安世钦端着茶盏,拨动着茶盖,却不曾饮一口茶,似笑非笑地反问道:“文姑娘有在关心我们将军吗?”

不仅褚绍一肚子的气,他也有些不平之意,四年前,将军因这位姑娘丢了世子之位,如今又丢了爵位,他不是当事人,只觉此事颇为不值。

平平淡淡地一句问话,难见焦急之态和心疼之意,他不禁想弄清楚,将军的真心可否换来了真情?

文昔雀自然听出了安世钦的指责意味,可着没头没尾的一句受伤,怎么就又成了她的不是了?

自凌昱珩回京,她的麻烦事就没少过,跟他有关的人一个个地找上了她,这已经让她积累了不少的压力了。

“我能体谅军师因自家将军受伤而不满的情绪,一个秀才之女凭什么让镇远大将军遭罪呢,可我想问几句,他现在跟我是什么关系,是我怂恿他的吗,他凭自己的意志做出的决定,后果需要我来承担吗?”

谁都一副她配不上他,她连累的他的模样,明明她都没想过要和四年后的凌昱珩扯上任何关系。

安世钦轻轻地放下一口未喝的茶盏,没有回答她的问题,轻叹着说:“文姑娘何必如此委屈,将军从来都舍不得伤你,他因你,和侯府再次决裂,为了和靖安侯府断绝关系,他被皇上褫夺武平侯爵位,杖责一百,伤势严重,文姑娘若念及将军一分半分的好,就去看看他吧。
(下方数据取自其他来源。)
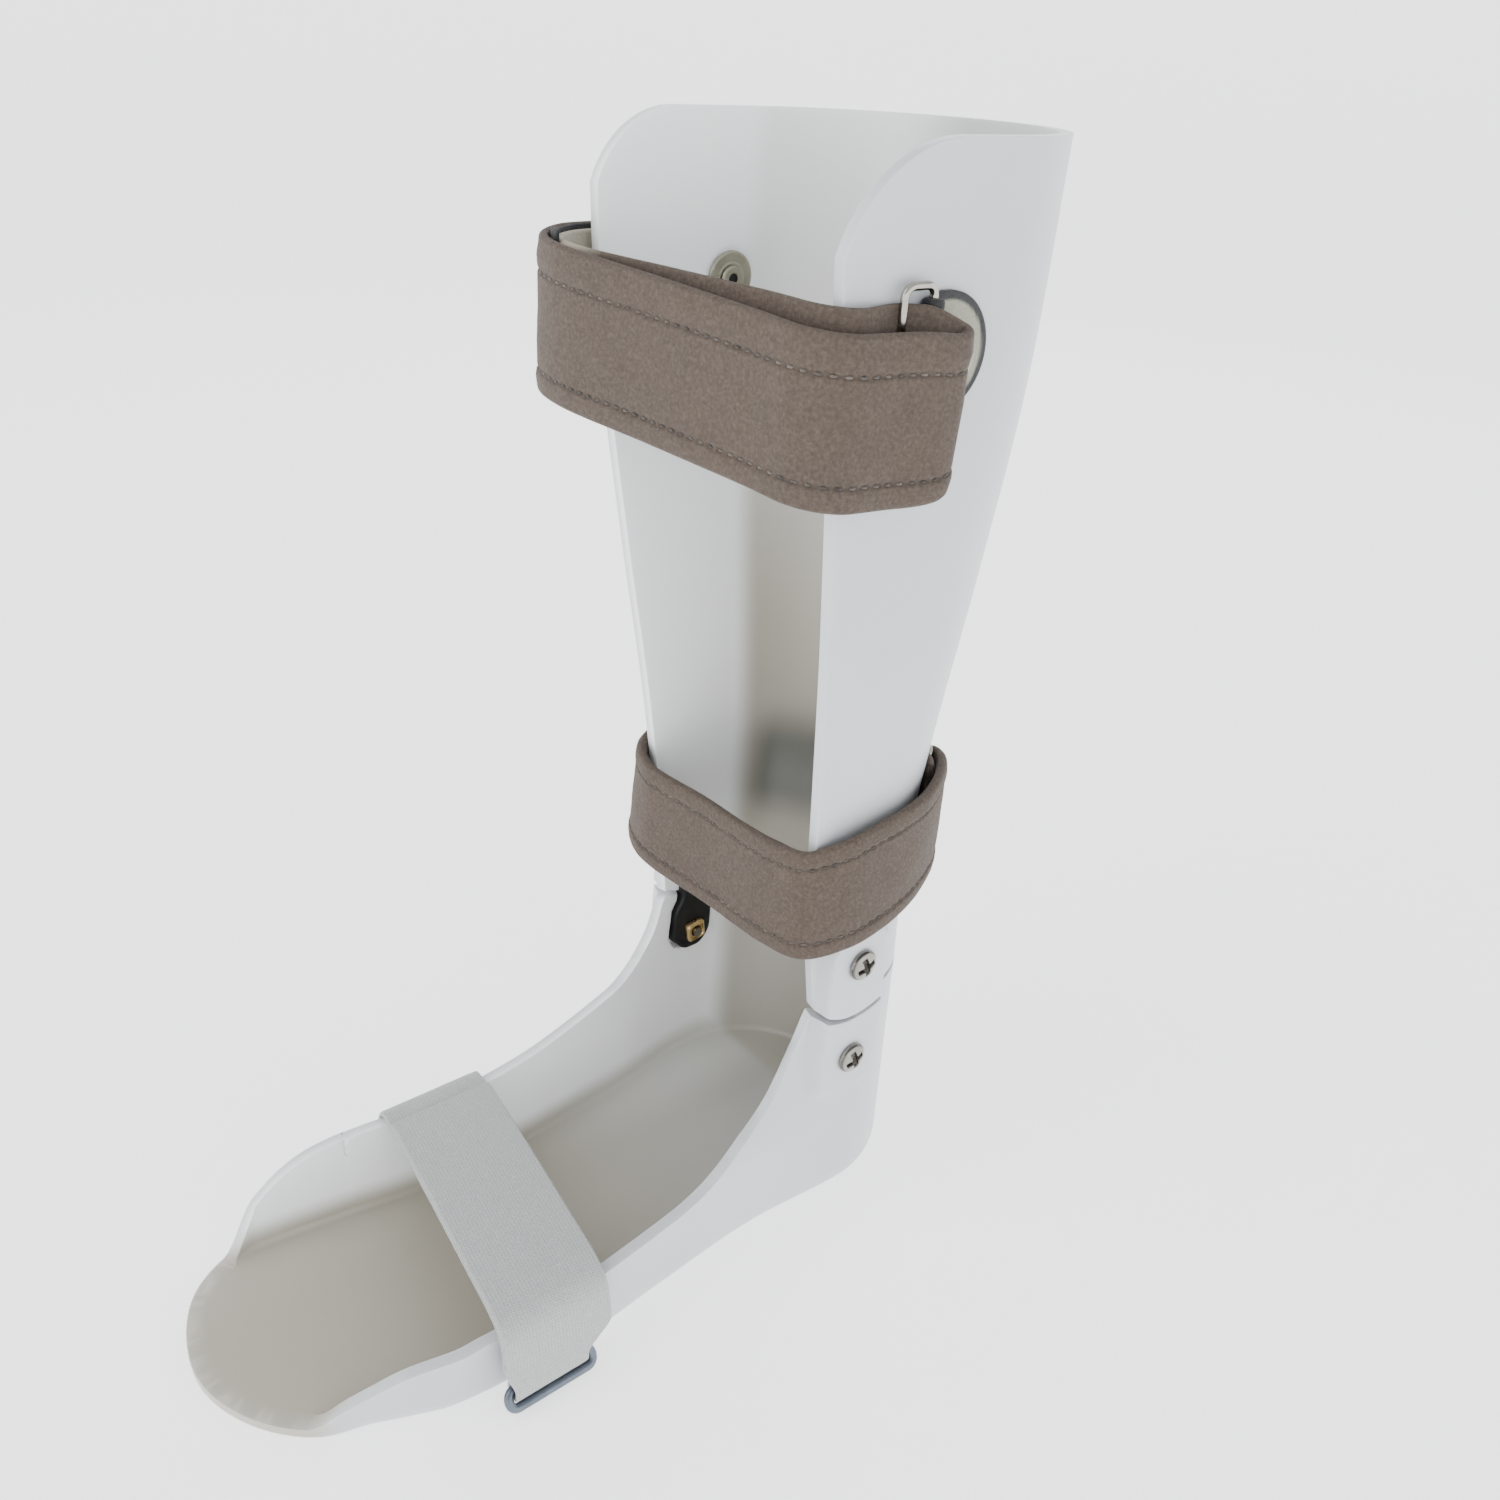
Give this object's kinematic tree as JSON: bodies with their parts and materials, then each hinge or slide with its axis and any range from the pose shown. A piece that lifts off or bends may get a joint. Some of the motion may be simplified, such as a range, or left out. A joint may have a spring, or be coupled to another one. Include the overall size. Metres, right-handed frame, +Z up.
{
  "type": "ankle foot orthosis",
  "caption": "Hinged leg brace: a translucent plastic calf cuff and shoe-shaped sole on flexible ankle joints, held by padded calf and ankle straps and a webbing foot strap.",
  "frame": {"origin": "on the sole's flat underside, straight below the ankle hinge axis, on the mid plane between the two ankle joints", "axes": "+Z up along the leg, -Y towards the toes, +Y towards the heel, +X towards the lateral side of a left leg"},
  "size_m": [0.1321, 0.2882, 0.366],
  "materials": {
    "shell": "translucent white thermoplastic, softly glossy, faintly cool",
    "pad": "brushed taupe padded strap fabric with rolled edges",
    "lining": "thin beige strap lining",
    "webbing": "pale grey strap webbing",
    "black_webbing": "black webbing and hook tape",
    "joint_rubber": "black moulded elastomer",
    "nickel": "bright nickel plate",
    "ring_nickel": "bright nickel plated wire",
    "brass": "plain brass",
    "loop_steel": "dull plated steel wire"
  },
  "bodies": {
    "foot_section": {"foot_shell": "shell", "foot_screw_lateral": "nickel", "foot_screw_medial": "nickel", "foot_nut_lateral": "brass", "foot_nut_medial": "brass", "flexure_joint_lateral": "joint_rubber", "flexure_joint_medial": "joint_rubber", "foot_strap_lower": "webbing", "foot_strap_upper": "webbing", "foot_tab": "webbing", "foot_rivet_medial": "nickel", "foot_rivet_lateral": "nickel", "foot_washer_medial": "nickel", "foot_washer_lateral": "nickel"},
    "calf_section": {"calf_shell": "shell", "calf_screw_lateral": "nickel", "calf_screw_medial": "nickel", "calf_nut_lateral": "brass", "calf_nut_medial": "brass", "calf_strap_outer": "pad", "calf_strap_inner": "lining", "calf_hook_patch": "black_webbing", "calf_tab": "black_webbing", "calf_rivet_medial": "nickel", "calf_rivet_lateral": "nickel", "calf_washer_medial": "nickel", "calf_washer_lateral": "nickel", "ankle_strap": "pad", "ankle_tab": "black_webbing", "ankle_rivet_medial": "nickel", "ankle_rivet_rear": "nickel", "ankle_washer_medial": "nickel", "ankle_washer_rear": "nickel"},
    "calf_ring_body": {"calf_ring": "ring_nickel"},
    "ankle_ring_body": {"ankle_ring": "ring_nickel"},
    "foot_loop_body": {"foot_loop": "loop_steel"}
  },
  "joints": [
    {"name": "ankle_hinge", "type": "hinge", "parent": "foot_section", "child": "calf_section", "pos_m": [0, 0, 0.084], "axis": [1, 0, 0], "range_deg": [-1.5, 8], "stiffness_Nm_per_rad": 12, "deforming": ["flexure_joint_lateral", "flexure_joint_medial"]},
    {"name": "calf_ring_swivel", "type": "hinge", "parent": "calf_section", "child": "calf_ring_body", "pos_m": [0.0588, -0.0135, 0.3025], "axis": [0, 0, 1], "range_deg": [0, 6]},
    {"name": "ankle_ring_swivel", "type": "hinge", "parent": "calf_section", "child": "ankle_ring_body", "pos_m": [0.0221, 0.04935, 0.1425], "axis": [0, 0, 1], "range_deg": [0, 4]},
    {"name": "foot_loop_swing", "type": "hinge", "parent": "foot_section", "child": "foot_loop_body", "pos_m": [0.0583, -0.1275, 0.0085], "axis": [0, 1, 0], "range_deg": [-35, 50]}
  ]
}
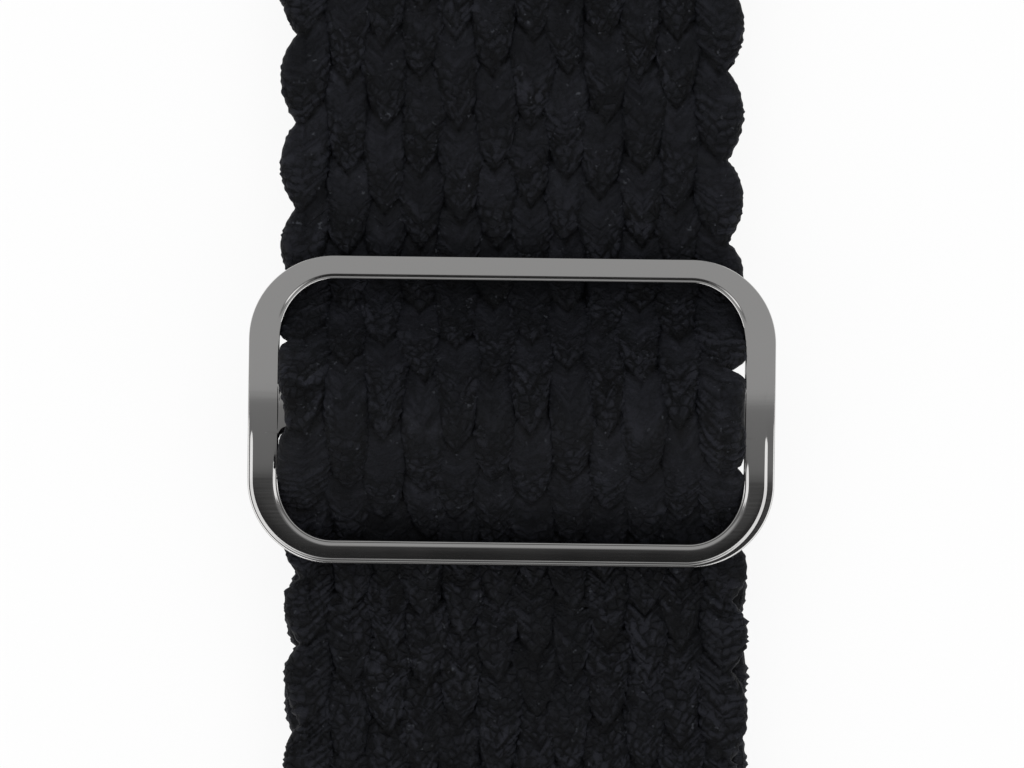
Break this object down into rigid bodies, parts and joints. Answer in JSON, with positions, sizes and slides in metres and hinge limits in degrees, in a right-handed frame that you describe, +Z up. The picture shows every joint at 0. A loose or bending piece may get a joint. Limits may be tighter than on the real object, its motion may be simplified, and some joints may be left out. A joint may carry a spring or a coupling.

”

抱怨了一句,惹来文昔雀的质问,安世钦也不好争论什么,毕竟她的父亲文徵元也卧病在床,伤得也不止将军一人,依安世钦所见,文昔雀和凌昱珩重逢后再次分开,缘分已尽,应当一别两宽,各自安好,再不打扰。

然他们将军过于执着于文昔雀,根本没有放下的可能,他才不得不跑这么一趟。

这下,文昔雀不自觉地担心了起来,什么叫褫夺了爵位,还杖责了一百?往事似乎是重现了,凌昱珩他究竟在做什么?

是看清楚了靖安侯府的真面目,不愿与那些人同流合污了,还是和四年前一样?

不,怎么会跟四年前一样呢,那时候他舍弃世子之位,是为了和她在一起的,如今她和他已经分开了。

钟玉铉也好,凌昱珩也好,一个个的,怎么都变得让她难以理解了。

她有些慌,也有些怕了,支吾着问道:“那他,他还好吗,太医给他治疗过了吗?”

她心底还是抗拒着再跟凌昱珩扯上关系,她才刚从他的身边逃脱出来,还总是靠近他,那之前的算什么?